Les données que j’ai tenté de recueillir auprès des participants dans les quatre conditions de contrôle étaient : (a) le délai de temps écoulé entre la demande initiale et le retour du psychologue (j’ai attendu 1 mois avant d’inscrire ceux qui n’ont pas fait de retour comme des non-répondants), (b) le délai de temps attendu pour avoir une première consultation avec ce psychologue (j’ai également noté dans cette section ceux qui affirment ne plus accepter de nouvelles demandes), (c) le tarif demandé par consultation (je n’ai pas contrôlé le nombre de minutes exactes de chacun, mais une vaste majorité ciblait des consultations de 50 minutes).
L’obtention des informations sur le délai estimé pour avoir une première consultation ainsi que l’information sur le tarif n’ont pas toujours été présentées spontanément lorsque cela a été demandé. Lorsque ces informations étaient omises dans un retour des courriels à la demande initiale, j’ai systématiquement relancé un courriel avec les questions explicites sur le délai et le tarif. Malgré cela, certains répondants n’ont pas partagé l’une ou l’autre ou les deux informations demandées.
La collecte des informations provenant des messages vocaux laissés sur les boites téléphoniques des psychologues a requis une procédure spéciale. La méthode que j’ai décidé d'utiliser ici reflète une réalité que j’observe fréquemment lors du retour d’appel initial auprès d’un nouveau client. Il est rare de parvenir à rejoindre directement un individu par téléphone et le risque d'enclencher une suite d'appels en chassé-croisé d'appels manqués est très grand. Ajoutez à cela le fait que mes appels comme psychologue s’effectuent toujours sous numéro masqué (afin de protéger le droit du client au secret professionnel), et que certains individus ne répondent pas aux appels masqués. On obtient ainsi des conditions de contact laborieuses qui peuvent augmenter le taux d’abandon des recherches de contact d’un psychologue.

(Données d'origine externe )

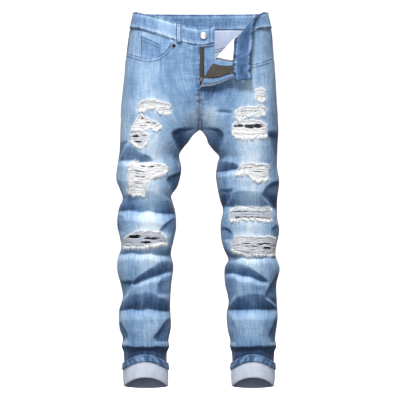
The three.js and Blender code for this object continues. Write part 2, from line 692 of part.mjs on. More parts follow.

Conséquemment, j’ai adopté la procédure suivante : (a) ne jamais répondre directement au retour d’appel téléphonique, même lorsque j’étais disponible, (b) collecter les informations déposées sur ma boite vocale par les psychologues, (c) lorsque les informations sur le délai de temps attendu pour avoir une première consultation et le tarif demandé n’étaient pas précisées dans le message vocal de retour, je répondais systématiquement par un envoi, ou un nouvel envoi, d’un message texte au numéro de l’appelant. Ce recours à une communication asynchrone vient biaiser le taux de retour des informations collectées dans les conditions de contact téléphonique. Il semble donc possible de croire qu’en l’absence du recours aux messages textes, j’aurais obtenu encore moins d'informations de la part de ces conditions de contrôle.
Je me suis tenu à ces éléments de procédure dans ma méthode de collecte de données et je n’ai pas donné suite aux quelques demandes de changement de méthodes de communication. En effet, certains psychologues contactés par courriel demandaient à discuter par téléphone avant de répondre à toute autre question. Il en fut de même pour certains psychologues contactés par téléphone qui demandaient à être contactés par courriel. Également, certains psychologues contactés demandaient que je remplisse un formulaire sur leur site Web, ce à quoi je n’ai pas donné suite.
Résultats
Les analyses réalisées avec les données collectées sont présentées de manière descriptive simple et n'ont pas fait l’objet d'analyses statistiques complexes comme des régressions linéaires. Ce choix a été réalisé en raison de la grande variabilité du taux de réponse aux informations collectées parmi les répondants.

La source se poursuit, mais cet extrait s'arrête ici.